Desde mi punto de vista, la tarea del que se dedica a introducir a los niños y a los jóvenes en el reino de los libros es la de enseñarles que éstos no son monumentos intocables o residuos sagrados, sino testimonios cálidos de la vida de los seres humanos, palabras que nos hablan con nuestra propia voz y que pueden darnos aliento en la adversidad y entusiasmo o fortaleza en la desgracia. Decía Ortega y Gasset que los grandes escritores nos plagian, porque al leerlos descubrimos que están contándonos nuestros propios sentimientos, pensando ideas que nosotros mismos estábamos a punto de pensar. En este sentido, yo no creo que el escritor sea alguien aislado de los otros y singularizado por el genio y el talento. El escritor, más bien, sería el que más se parece a cualquiera, porque es aquel que sabe introducirse en la vida de cualquier hombre y contarla como si la viviera tan intensamente como vive su vida misma.

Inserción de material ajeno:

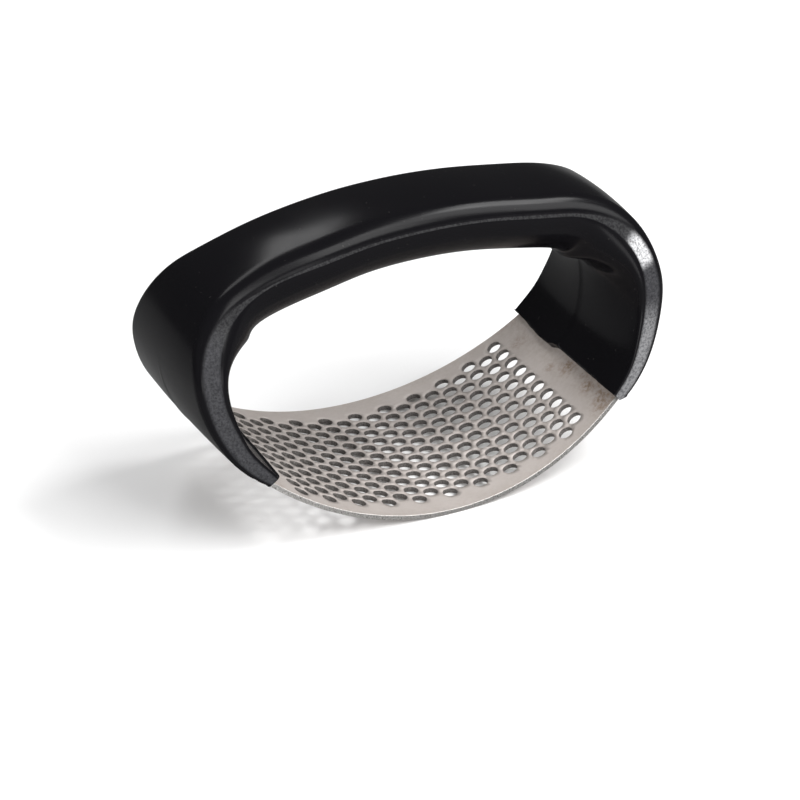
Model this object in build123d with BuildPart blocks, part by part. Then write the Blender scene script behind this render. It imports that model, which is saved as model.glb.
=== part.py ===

La literatura, pues, no es aquel catálogo abrumador y soporífero de fechas y nombres con que nos laceraba mi profesor de sexto, sino un tesoro infinito de sensaciones, de experiencias y de vidas que están a nuestra disposición igual que lo estaban a la de Adán y Eva las frutas de los árboles del Paraíso. Gracias a los libros nuestro espíritu puede romper los límites del espacio y del tiempo, de manera que podemos vivir a la vez en nuestra propia habitación y en las playas de Troya, en las calles de Nueva York y en las llanuras heladas del Polo Norte, y podemos conocer a amigos tan fieles y tan íntimos como los que no siempre tenemos a nuestro lado, pero que vivieron hace cincuenta años o cinco siglos. La literatura nos enseña a mirar dentro de nosotros y mucho más lejos del alcance de nuestra mirada y de nuestra experiencia. Es una ventana y también es un espejo. Quiero decir: es necesaria. Algunos la consideran un lujo. En todo caso, es un lujo de primera necesidad.
Antonio Muñoz Molina: La disciplina de la imaginación.
En 1987 gana el Premio de la Crítica y el Premio Nacional de Narrativa por El invierno en Lisboa y en 1991 el Premio Planeta por El jinete polaco, por la que vuelve a ser Premio Nacional de Narrativa en 1992. En 2007 es investido Doctor Honoris Causa por la Universidad de Jaén como reconocimiento a toda su obra.
Obras destacadas son Beltenebros (1989) una novela de amor, intriga y de bajos fondos en el Madrid de la posguerra con implicaciones políticas; Los misterios de Madrid (1992; publicada inicialmente como serial a capítulos en el diario El País); El dueño del secreto (1994); Plenilunio que es una de sus mejores obras, El invierno en Lisboa, Ventanas de Manhattan o El viento de la luna.
Está casado con la también escritora Elvira Lindo y actualmente reside entre Madrid y Nueva York, donde dirigió el Instituto Cervantes hasta mediados de 2006.